── EXTRACTED INFORMATION

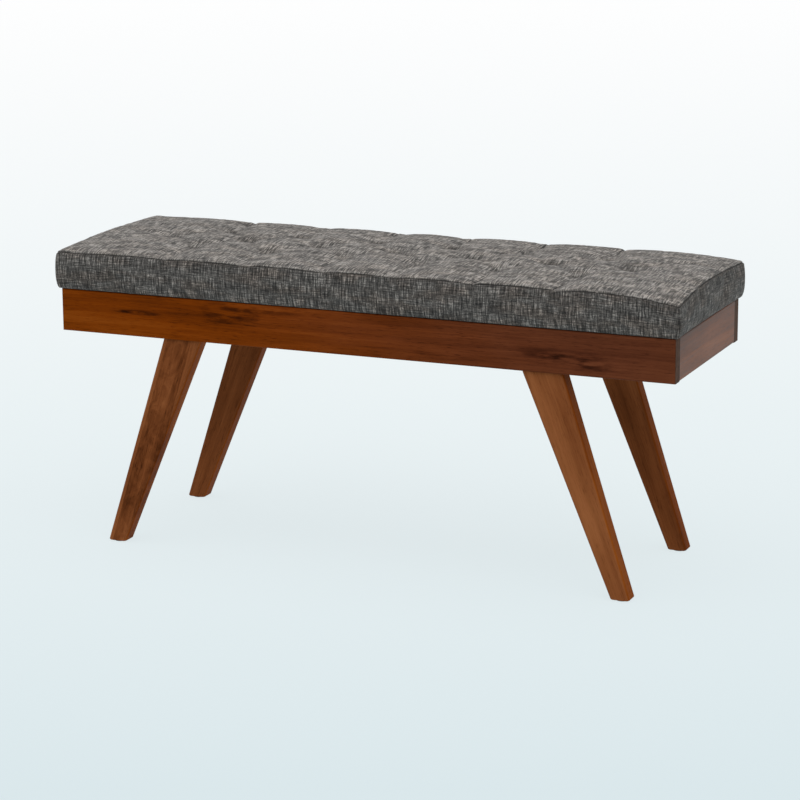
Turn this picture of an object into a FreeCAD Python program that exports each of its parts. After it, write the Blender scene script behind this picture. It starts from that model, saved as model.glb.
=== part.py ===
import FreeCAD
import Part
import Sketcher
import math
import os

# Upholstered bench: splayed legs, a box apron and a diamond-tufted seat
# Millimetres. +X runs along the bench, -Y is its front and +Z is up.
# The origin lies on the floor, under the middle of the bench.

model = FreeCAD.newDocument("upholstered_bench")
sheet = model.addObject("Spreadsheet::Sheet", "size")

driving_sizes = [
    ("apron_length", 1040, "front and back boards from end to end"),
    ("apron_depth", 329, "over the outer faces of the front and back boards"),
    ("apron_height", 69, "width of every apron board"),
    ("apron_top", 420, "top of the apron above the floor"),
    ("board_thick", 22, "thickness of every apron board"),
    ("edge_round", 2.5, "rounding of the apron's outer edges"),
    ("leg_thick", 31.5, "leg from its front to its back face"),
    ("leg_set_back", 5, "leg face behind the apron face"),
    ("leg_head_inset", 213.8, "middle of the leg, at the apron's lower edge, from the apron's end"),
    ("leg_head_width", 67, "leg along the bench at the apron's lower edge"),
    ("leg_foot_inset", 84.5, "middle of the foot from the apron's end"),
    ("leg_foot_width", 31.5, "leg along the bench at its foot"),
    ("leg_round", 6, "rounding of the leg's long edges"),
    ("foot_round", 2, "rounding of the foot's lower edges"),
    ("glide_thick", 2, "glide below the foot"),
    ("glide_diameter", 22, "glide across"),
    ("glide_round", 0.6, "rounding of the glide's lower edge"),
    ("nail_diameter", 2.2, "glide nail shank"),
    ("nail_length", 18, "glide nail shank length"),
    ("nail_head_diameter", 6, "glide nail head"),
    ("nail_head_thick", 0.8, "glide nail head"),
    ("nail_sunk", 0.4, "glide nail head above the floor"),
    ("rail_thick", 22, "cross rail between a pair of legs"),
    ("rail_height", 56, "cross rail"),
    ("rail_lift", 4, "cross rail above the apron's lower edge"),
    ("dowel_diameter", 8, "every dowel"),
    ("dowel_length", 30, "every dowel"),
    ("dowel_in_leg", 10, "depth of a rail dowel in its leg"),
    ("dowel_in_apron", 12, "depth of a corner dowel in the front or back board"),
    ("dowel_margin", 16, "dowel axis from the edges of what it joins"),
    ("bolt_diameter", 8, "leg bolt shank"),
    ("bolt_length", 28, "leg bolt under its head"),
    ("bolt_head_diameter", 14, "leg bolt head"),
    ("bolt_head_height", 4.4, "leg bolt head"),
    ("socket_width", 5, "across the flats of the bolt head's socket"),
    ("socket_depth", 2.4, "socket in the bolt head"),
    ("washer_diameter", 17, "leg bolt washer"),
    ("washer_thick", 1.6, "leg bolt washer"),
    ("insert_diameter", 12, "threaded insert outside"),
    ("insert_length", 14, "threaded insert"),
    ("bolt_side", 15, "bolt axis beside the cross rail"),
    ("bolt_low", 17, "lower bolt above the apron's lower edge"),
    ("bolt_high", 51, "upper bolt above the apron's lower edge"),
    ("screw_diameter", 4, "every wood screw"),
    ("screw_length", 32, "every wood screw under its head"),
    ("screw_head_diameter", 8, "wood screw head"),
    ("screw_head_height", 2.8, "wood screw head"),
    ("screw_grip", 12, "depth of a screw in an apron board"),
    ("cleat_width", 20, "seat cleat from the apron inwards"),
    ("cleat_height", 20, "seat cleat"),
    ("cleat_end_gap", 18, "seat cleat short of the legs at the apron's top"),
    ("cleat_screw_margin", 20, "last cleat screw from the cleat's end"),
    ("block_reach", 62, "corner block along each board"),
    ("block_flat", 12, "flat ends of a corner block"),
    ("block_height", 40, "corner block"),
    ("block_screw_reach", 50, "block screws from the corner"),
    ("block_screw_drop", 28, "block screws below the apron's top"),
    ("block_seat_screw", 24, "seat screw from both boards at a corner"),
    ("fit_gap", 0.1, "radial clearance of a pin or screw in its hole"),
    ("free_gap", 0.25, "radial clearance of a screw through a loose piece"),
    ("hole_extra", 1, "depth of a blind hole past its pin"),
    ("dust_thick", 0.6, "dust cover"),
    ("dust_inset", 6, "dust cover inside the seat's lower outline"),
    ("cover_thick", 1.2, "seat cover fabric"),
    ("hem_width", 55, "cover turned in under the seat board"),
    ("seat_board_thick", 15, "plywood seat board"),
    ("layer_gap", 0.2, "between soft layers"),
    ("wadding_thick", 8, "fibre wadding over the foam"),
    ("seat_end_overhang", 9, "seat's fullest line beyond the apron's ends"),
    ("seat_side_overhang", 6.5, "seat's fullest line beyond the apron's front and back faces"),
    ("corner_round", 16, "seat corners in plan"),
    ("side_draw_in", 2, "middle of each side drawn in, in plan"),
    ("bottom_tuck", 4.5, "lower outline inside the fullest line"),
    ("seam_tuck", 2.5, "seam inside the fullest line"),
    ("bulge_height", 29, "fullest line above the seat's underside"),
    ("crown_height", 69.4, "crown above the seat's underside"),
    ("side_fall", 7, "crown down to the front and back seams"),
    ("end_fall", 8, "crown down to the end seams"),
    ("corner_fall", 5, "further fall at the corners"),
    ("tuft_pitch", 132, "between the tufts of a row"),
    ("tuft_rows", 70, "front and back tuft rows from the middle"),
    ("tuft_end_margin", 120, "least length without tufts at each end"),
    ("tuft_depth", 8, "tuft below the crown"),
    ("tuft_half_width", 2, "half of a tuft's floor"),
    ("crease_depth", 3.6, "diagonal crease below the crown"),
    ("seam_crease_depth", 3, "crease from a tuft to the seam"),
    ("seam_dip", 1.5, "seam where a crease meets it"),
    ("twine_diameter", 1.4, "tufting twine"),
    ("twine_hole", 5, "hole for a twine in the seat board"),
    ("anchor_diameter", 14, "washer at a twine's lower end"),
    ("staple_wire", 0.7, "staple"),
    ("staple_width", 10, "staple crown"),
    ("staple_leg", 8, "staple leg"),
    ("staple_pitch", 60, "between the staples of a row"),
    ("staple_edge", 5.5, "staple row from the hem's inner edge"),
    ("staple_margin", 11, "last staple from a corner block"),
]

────
── EXTRACTED INFORMATION

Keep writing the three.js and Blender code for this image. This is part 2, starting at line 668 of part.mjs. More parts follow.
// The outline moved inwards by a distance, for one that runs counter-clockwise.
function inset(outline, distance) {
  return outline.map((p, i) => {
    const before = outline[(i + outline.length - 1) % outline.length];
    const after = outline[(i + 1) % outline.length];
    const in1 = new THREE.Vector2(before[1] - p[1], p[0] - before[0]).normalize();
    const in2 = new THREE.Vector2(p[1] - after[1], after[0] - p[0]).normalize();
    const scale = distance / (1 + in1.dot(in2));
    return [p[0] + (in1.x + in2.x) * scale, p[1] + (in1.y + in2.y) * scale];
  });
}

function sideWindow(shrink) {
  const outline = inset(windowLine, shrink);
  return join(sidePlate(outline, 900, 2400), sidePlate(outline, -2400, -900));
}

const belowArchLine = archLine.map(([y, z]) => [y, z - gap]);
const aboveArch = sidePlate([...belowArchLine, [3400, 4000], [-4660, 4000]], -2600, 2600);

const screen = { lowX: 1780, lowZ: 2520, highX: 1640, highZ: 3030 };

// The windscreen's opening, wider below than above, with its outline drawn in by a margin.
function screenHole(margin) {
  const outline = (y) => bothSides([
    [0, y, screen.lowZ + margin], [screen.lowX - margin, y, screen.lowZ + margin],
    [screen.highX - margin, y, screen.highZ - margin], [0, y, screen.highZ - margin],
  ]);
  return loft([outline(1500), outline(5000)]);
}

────
── EXTRACTED INFORMATION

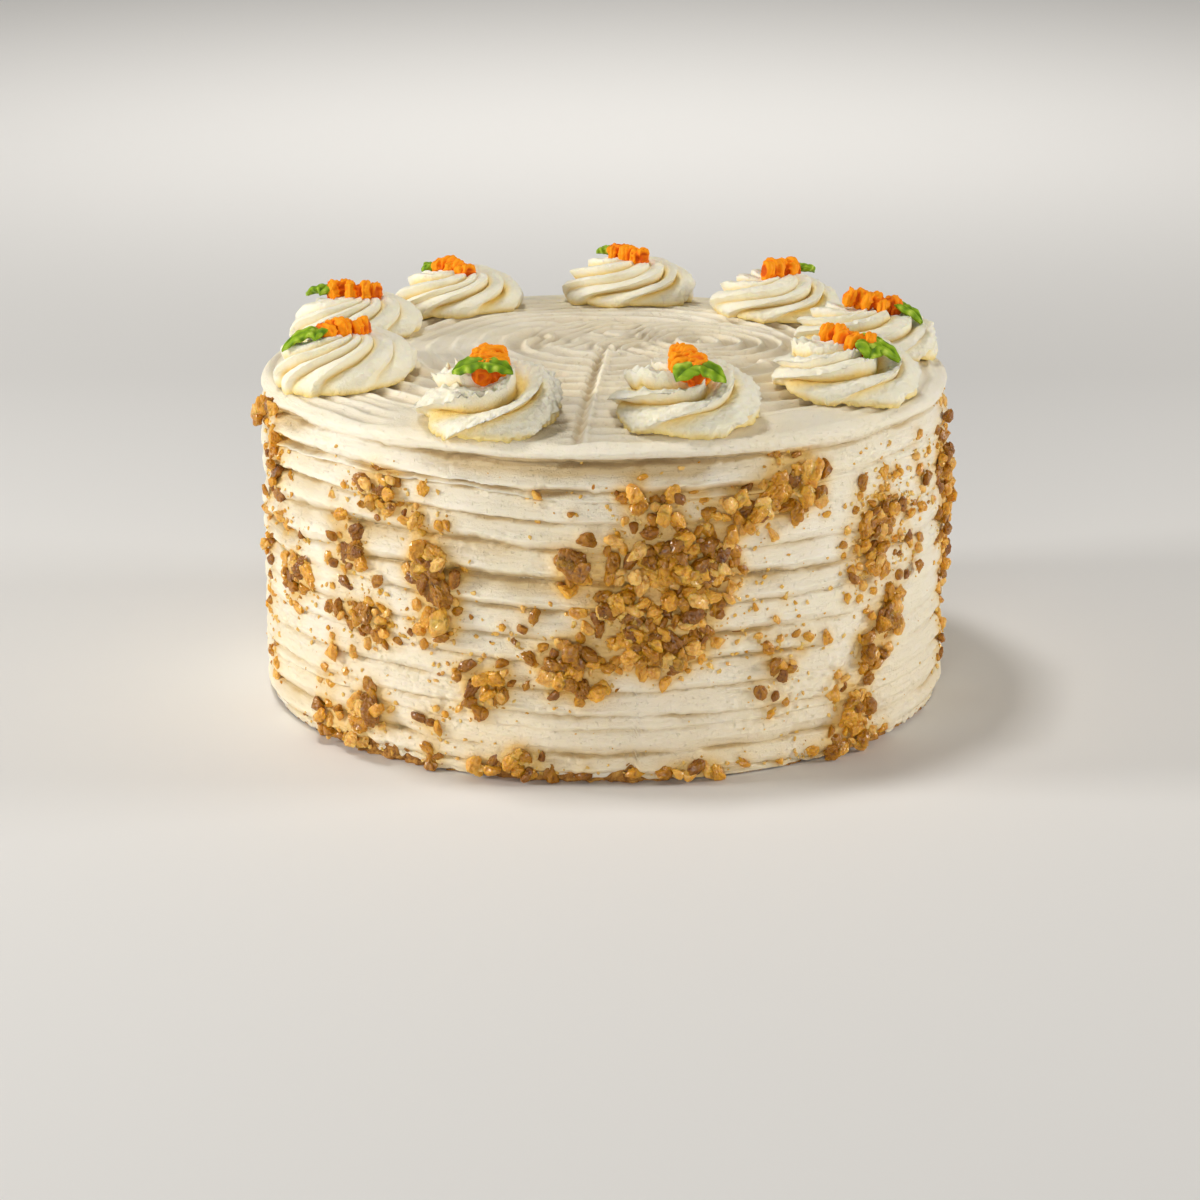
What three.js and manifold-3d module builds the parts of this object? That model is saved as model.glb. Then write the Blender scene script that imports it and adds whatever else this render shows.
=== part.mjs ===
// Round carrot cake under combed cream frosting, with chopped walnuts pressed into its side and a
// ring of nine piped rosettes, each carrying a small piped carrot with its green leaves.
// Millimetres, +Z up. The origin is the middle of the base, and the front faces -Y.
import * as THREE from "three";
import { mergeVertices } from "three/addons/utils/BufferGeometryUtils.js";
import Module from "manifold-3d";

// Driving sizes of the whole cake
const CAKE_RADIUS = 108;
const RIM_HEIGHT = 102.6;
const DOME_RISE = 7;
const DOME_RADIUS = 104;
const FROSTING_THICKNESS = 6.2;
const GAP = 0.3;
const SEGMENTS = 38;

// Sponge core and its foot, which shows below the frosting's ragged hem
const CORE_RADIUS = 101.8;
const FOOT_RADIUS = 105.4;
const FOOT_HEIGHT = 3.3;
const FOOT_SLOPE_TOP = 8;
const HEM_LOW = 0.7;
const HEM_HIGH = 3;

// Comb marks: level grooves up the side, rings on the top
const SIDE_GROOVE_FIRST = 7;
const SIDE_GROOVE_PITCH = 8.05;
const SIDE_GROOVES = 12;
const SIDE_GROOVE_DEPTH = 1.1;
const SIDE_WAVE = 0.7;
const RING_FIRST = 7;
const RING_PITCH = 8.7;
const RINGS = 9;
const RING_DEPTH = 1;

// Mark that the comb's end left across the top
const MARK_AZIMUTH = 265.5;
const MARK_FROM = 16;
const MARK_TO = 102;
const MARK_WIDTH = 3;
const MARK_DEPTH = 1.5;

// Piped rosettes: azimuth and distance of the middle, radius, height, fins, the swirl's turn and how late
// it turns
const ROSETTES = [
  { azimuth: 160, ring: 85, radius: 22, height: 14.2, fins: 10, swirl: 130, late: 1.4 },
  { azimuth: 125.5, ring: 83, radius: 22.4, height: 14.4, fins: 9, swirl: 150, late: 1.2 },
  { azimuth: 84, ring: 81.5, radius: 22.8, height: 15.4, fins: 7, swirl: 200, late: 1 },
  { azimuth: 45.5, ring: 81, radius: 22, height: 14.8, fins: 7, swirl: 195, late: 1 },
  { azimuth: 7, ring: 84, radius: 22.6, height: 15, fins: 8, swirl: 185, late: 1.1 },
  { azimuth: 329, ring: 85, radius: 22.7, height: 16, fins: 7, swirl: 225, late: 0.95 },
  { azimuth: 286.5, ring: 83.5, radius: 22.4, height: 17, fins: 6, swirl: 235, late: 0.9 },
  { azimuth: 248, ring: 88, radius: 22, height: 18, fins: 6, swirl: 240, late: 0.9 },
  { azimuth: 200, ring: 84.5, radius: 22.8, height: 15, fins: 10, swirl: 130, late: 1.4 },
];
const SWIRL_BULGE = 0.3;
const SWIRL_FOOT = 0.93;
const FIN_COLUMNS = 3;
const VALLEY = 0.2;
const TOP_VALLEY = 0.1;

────

YOUR GOAL:
Give every line of the material that includes the string "Blender".

ANSWER FOR THIS EXERCISE:
Turn this picture of an object into a FreeCAD Python program that exports each of its parts. After it, write the Blender scene script behind this picture. It starts from that model, saved as model.glb.
Keep writing the three.js and Blender code for this image. This is part 2, starting at line 668 of part.mjs. More parts follow.
What three.js and manifold-3d module builds the parts of this object? That model is saved as model.glb. Then write the Blender scene script that imports it and adds whatever else this render shows.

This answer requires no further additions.